**Problem**:
Quote all entries in full, exactly.

══ Exercise materials ══

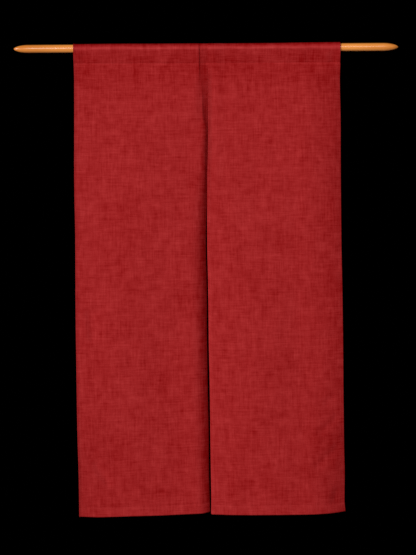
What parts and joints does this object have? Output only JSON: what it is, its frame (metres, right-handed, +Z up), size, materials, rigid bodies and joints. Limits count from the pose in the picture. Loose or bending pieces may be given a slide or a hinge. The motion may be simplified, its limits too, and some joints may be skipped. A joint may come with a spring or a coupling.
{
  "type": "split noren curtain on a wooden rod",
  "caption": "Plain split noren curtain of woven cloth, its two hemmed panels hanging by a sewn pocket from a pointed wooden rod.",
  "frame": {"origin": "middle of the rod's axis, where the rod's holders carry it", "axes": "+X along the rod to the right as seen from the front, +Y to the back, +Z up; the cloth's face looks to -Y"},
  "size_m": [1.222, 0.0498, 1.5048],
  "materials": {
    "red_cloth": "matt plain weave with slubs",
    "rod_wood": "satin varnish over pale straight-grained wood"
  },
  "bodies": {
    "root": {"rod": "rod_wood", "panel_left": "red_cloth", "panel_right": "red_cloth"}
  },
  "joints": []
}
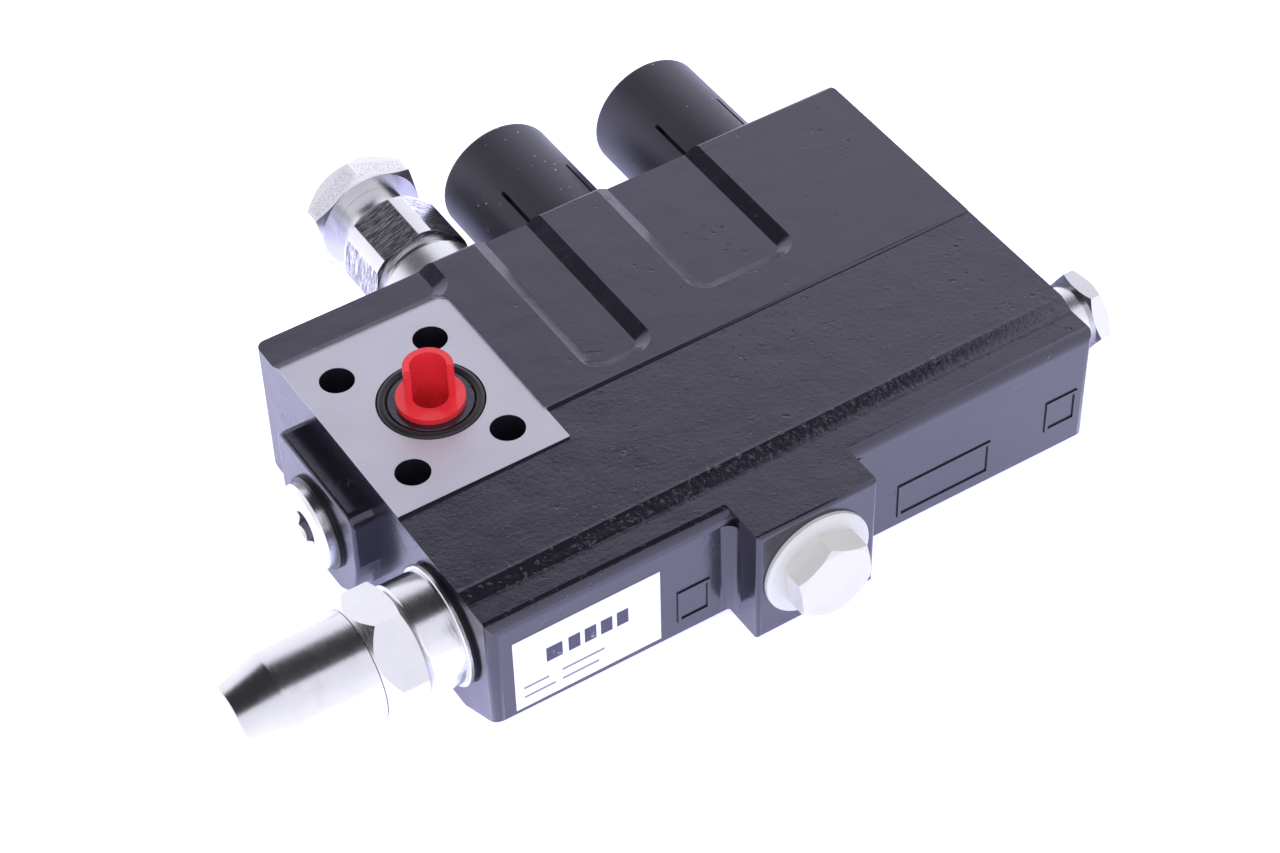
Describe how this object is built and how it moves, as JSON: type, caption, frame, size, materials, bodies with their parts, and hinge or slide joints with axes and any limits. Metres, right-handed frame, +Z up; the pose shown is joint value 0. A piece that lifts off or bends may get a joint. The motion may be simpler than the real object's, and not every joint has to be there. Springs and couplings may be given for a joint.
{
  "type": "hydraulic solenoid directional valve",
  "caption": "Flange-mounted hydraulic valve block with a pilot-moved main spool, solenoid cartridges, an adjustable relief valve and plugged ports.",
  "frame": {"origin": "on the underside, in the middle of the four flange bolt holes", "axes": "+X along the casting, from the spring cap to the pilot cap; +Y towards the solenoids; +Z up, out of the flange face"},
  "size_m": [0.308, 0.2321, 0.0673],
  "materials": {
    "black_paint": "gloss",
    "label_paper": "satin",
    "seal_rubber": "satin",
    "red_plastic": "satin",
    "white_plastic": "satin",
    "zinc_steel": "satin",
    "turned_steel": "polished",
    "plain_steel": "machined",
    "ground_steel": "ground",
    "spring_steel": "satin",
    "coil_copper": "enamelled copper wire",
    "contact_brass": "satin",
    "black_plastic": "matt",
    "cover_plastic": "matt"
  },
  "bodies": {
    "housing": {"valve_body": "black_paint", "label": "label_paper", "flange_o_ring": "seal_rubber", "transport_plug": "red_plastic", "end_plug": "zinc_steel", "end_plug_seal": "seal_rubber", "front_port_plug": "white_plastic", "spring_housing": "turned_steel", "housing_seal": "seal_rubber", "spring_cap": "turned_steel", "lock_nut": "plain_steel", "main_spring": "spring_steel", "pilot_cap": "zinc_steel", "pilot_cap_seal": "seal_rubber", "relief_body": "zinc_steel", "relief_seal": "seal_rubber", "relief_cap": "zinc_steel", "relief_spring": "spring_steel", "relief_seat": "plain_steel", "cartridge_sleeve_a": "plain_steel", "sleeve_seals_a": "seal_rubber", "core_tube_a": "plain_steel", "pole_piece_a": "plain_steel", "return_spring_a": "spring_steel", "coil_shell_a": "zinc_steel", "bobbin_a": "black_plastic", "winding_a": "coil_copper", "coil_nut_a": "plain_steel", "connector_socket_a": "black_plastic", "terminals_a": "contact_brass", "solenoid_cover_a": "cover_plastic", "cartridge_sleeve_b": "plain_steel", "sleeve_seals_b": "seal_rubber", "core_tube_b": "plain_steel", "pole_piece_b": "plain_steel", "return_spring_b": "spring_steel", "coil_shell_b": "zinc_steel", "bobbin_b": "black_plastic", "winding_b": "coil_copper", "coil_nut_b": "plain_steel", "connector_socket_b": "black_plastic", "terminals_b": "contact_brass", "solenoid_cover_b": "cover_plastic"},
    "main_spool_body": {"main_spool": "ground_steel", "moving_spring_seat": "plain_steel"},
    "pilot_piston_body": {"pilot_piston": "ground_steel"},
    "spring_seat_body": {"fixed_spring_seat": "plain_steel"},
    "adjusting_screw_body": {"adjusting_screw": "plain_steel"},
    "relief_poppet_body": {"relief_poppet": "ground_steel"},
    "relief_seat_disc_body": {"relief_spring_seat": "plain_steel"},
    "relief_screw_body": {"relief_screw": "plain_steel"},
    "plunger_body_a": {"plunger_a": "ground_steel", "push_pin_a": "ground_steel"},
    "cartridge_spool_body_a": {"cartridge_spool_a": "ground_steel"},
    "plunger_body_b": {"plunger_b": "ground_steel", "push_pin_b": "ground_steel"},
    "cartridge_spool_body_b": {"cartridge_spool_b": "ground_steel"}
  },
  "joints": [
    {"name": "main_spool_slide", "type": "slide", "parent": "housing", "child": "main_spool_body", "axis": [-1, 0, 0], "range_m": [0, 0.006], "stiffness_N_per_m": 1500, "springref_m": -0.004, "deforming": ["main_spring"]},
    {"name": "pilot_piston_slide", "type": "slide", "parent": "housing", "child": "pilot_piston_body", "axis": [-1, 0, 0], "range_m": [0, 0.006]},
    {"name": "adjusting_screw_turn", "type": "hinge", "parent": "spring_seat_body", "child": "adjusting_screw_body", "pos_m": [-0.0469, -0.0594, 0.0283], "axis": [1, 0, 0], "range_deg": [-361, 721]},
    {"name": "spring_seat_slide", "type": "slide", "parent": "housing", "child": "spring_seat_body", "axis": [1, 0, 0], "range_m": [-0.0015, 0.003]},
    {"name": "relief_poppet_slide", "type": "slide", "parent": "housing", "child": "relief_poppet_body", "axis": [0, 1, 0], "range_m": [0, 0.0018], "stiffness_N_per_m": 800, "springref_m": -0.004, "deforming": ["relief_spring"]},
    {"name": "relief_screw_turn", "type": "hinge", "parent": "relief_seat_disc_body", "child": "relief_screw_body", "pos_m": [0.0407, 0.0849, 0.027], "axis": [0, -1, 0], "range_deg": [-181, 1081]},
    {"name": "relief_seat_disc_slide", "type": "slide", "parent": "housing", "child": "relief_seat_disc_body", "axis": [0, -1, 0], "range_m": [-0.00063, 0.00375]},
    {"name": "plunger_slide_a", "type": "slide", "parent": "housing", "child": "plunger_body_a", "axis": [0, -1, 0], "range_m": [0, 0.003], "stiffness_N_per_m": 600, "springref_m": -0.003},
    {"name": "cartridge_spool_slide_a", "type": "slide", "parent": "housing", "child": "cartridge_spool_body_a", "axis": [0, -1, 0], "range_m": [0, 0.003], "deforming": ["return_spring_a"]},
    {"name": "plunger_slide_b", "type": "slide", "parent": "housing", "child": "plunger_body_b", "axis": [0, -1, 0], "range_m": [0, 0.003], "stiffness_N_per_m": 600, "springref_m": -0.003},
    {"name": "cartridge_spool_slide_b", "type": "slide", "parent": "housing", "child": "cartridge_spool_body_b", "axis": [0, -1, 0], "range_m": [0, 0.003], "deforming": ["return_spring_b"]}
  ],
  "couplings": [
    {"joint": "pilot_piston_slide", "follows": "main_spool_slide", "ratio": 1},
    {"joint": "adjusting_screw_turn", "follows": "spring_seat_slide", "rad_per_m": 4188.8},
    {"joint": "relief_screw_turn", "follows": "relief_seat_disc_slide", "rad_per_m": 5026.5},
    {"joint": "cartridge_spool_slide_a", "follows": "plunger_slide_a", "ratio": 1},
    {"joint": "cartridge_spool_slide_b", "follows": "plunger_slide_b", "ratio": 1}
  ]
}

═══

**Result of the task**:
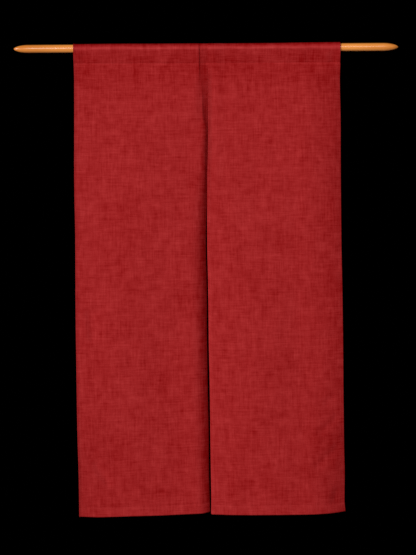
What parts and joints does this object have? Output only JSON: what it is, its frame (metres, right-handed, +Z up), size, materials, rigid bodies and joints. Limits count from the pose in the picture. Loose or bending pieces may be given a slide or a hinge. The motion may be simplified, its limits too, and some joints may be skipped. A joint may come with a spring or a coupling.
{
  "type": "split noren curtain on a wooden rod",
  "caption": "Plain split noren curtain of woven cloth, its two hemmed panels hanging by a sewn pocket from a pointed wooden rod.",
  "frame": {"origin": "middle of the rod's axis, where the rod's holders carry it", "axes": "+X along the rod to the right as seen from the front, +Y to the back, +Z up; the cloth's face looks to -Y"},
  "size_m": [1.222, 0.0498, 1.5048],
  "materials": {
    "red_cloth": "matt plain weave with slubs",
    "rod_wood": "satin varnish over pale straight-grained wood"
  },
  "bodies": {
    "root": {"rod": "rod_wood", "panel_left": "red_cloth", "panel_right": "red_cloth"}
  },
  "joints": []
}
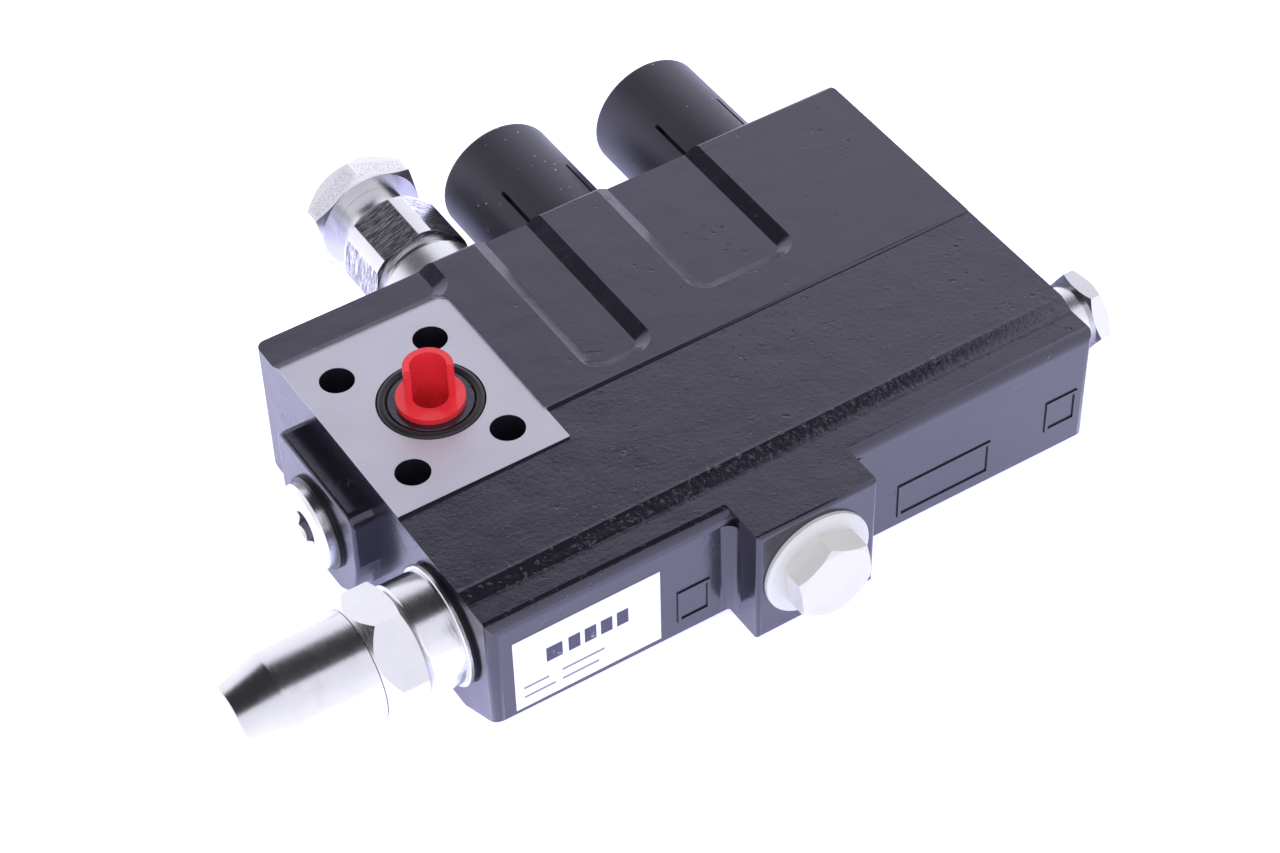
Describe how this object is built and how it moves, as JSON: type, caption, frame, size, materials, bodies with their parts, and hinge or slide joints with axes and any limits. Metres, right-handed frame, +Z up; the pose shown is joint value 0. A piece that lifts off or bends may get a joint. The motion may be simpler than the real object's, and not every joint has to be there. Springs and couplings may be given for a joint.
{
  "type": "hydraulic solenoid directional valve",
  "caption": "Flange-mounted hydraulic valve block with a pilot-moved main spool, solenoid cartridges, an adjustable relief valve and plugged ports.",
  "frame": {"origin": "on the underside, in the middle of the four flange bolt holes", "axes": "+X along the casting, from the spring cap to the pilot cap; +Y towards the solenoids; +Z up, out of the flange face"},
  "size_m": [0.308, 0.2321, 0.0673],
  "materials": {
    "black_paint": "gloss",
    "label_paper": "satin",
    "seal_rubber": "satin",
    "red_plastic": "satin",
    "white_plastic": "satin",
    "zinc_steel": "satin",
    "turned_steel": "polished",
    "plain_steel": "machined",
    "ground_steel": "ground",
    "spring_steel": "satin",
    "coil_copper": "enamelled copper wire",
    "contact_brass": "satin",
    "black_plastic": "matt",
    "cover_plastic": "matt"
  },
  "bodies": {
    "housing": {"valve_body": "black_paint", "label": "label_paper", "flange_o_ring": "seal_rubber", "transport_plug": "red_plastic", "end_plug": "zinc_steel", "end_plug_seal": "seal_rubber", "front_port_plug": "white_plastic", "spring_housing": "turned_steel", "housing_seal": "seal_rubber", "spring_cap": "turned_steel", "lock_nut": "plain_steel", "main_spring": "spring_steel", "pilot_cap": "zinc_steel", "pilot_cap_seal": "seal_rubber", "relief_body": "zinc_steel", "relief_seal": "seal_rubber", "relief_cap": "zinc_steel", "relief_spring": "spring_steel", "relief_seat": "plain_steel", "cartridge_sleeve_a": "plain_steel", "sleeve_seals_a": "seal_rubber", "core_tube_a": "plain_steel", "pole_piece_a": "plain_steel", "return_spring_a": "spring_steel", "coil_shell_a": "zinc_steel", "bobbin_a": "black_plastic", "winding_a": "coil_copper", "coil_nut_a": "plain_steel", "connector_socket_a": "black_plastic", "terminals_a": "contact_brass", "solenoid_cover_a": "cover_plastic", "cartridge_sleeve_b": "plain_steel", "sleeve_seals_b": "seal_rubber", "core_tube_b": "plain_steel", "pole_piece_b": "plain_steel", "return_spring_b": "spring_steel", "coil_shell_b": "zinc_steel", "bobbin_b": "black_plastic", "winding_b": "coil_copper", "coil_nut_b": "plain_steel", "connector_socket_b": "black_plastic", "terminals_b": "contact_brass", "solenoid_cover_b": "cover_plastic"},
    "main_spool_body": {"main_spool": "ground_steel", "moving_spring_seat": "plain_steel"},
    "pilot_piston_body": {"pilot_piston": "ground_steel"},
    "spring_seat_body": {"fixed_spring_seat": "plain_steel"},
    "adjusting_screw_body": {"adjusting_screw": "plain_steel"},
    "relief_poppet_body": {"relief_poppet": "ground_steel"},
    "relief_seat_disc_body": {"relief_spring_seat": "plain_steel"},
    "relief_screw_body": {"relief_screw": "plain_steel"},
    "plunger_body_a": {"plunger_a": "ground_steel", "push_pin_a": "ground_steel"},
    "cartridge_spool_body_a": {"cartridge_spool_a": "ground_steel"},
    "plunger_body_b": {"plunger_b": "ground_steel", "push_pin_b": "ground_steel"},
    "cartridge_spool_body_b": {"cartridge_spool_b": "ground_steel"}
  },
  "joints": [
    {"name": "main_spool_slide", "type": "slide", "parent": "housing", "child": "main_spool_body", "axis": [-1, 0, 0], "range_m": [0, 0.006], "stiffness_N_per_m": 1500, "springref_m": -0.004, "deforming": ["main_spring"]},
    {"name": "pilot_piston_slide", "type": "slide", "parent": "housing", "child": "pilot_piston_body", "axis": [-1, 0, 0], "range_m": [0, 0.006]},
    {"name": "adjusting_screw_turn", "type": "hinge", "parent": "spring_seat_body", "child": "adjusting_screw_body", "pos_m": [-0.0469, -0.0594, 0.0283], "axis": [1, 0, 0], "range_deg": [-361, 721]},
    {"name": "spring_seat_slide", "type": "slide", "parent": "housing", "child": "spring_seat_body", "axis": [1, 0, 0], "range_m": [-0.0015, 0.003]},
    {"name": "relief_poppet_slide", "type": "slide", "parent": "housing", "child": "relief_poppet_body", "axis": [0, 1, 0], "range_m": [0, 0.0018], "stiffness_N_per_m": 800, "springref_m": -0.004, "deforming": ["relief_spring"]},
    {"name": "relief_screw_turn", "type": "hinge", "parent": "relief_seat_disc_body", "child": "relief_screw_body", "pos_m": [0.0407, 0.0849, 0.027], "axis": [0, -1, 0], "range_deg": [-181, 1081]},
    {"name": "relief_seat_disc_slide", "type": "slide", "parent": "housing", "child": "relief_seat_disc_body", "axis": [0, -1, 0], "range_m": [-0.00063, 0.00375]},
    {"name": "plunger_slide_a", "type": "slide", "parent": "housing", "child": "plunger_body_a", "axis": [0, -1, 0], "range_m": [0, 0.003], "stiffness_N_per_m": 600, "springref_m": -0.003},
    {"name": "cartridge_spool_slide_a", "type": "slide", "parent": "housing", "child": "cartridge_spool_body_a", "axis": [0, -1, 0], "range_m": [0, 0.003], "deforming": ["return_spring_a"]},
    {"name": "plunger_slide_b", "type": "slide", "parent": "housing", "child": "plunger_body_b", "axis": [0, -1, 0], "range_m": [0, 0.003], "stiffness_N_per_m": 600, "springref_m": -0.003},
    {"name": "cartridge_spool_slide_b", "type": "slide", "parent": "housing", "child": "cartridge_spool_body_b", "axis": [0, -1, 0], "range_m": [0, 0.003], "deforming": ["return_spring_b"]}
  ],
  "couplings": [
    {"joint": "pilot_piston_slide", "follows": "main_spool_slide", "ratio": 1},
    {"joint": "adjusting_screw_turn", "follows": "spring_seat_slide", "rad_per_m": 4188.8},
    {"joint": "relief_screw_turn", "follows": "relief_seat_disc_slide", "rad_per_m": 5026.5},
    {"joint": "cartridge_spool_slide_a", "follows": "plunger_slide_a", "ratio": 1},
    {"joint": "cartridge_spool_slide_b", "follows": "plunger_slide_b", "ratio": 1}
  ]
}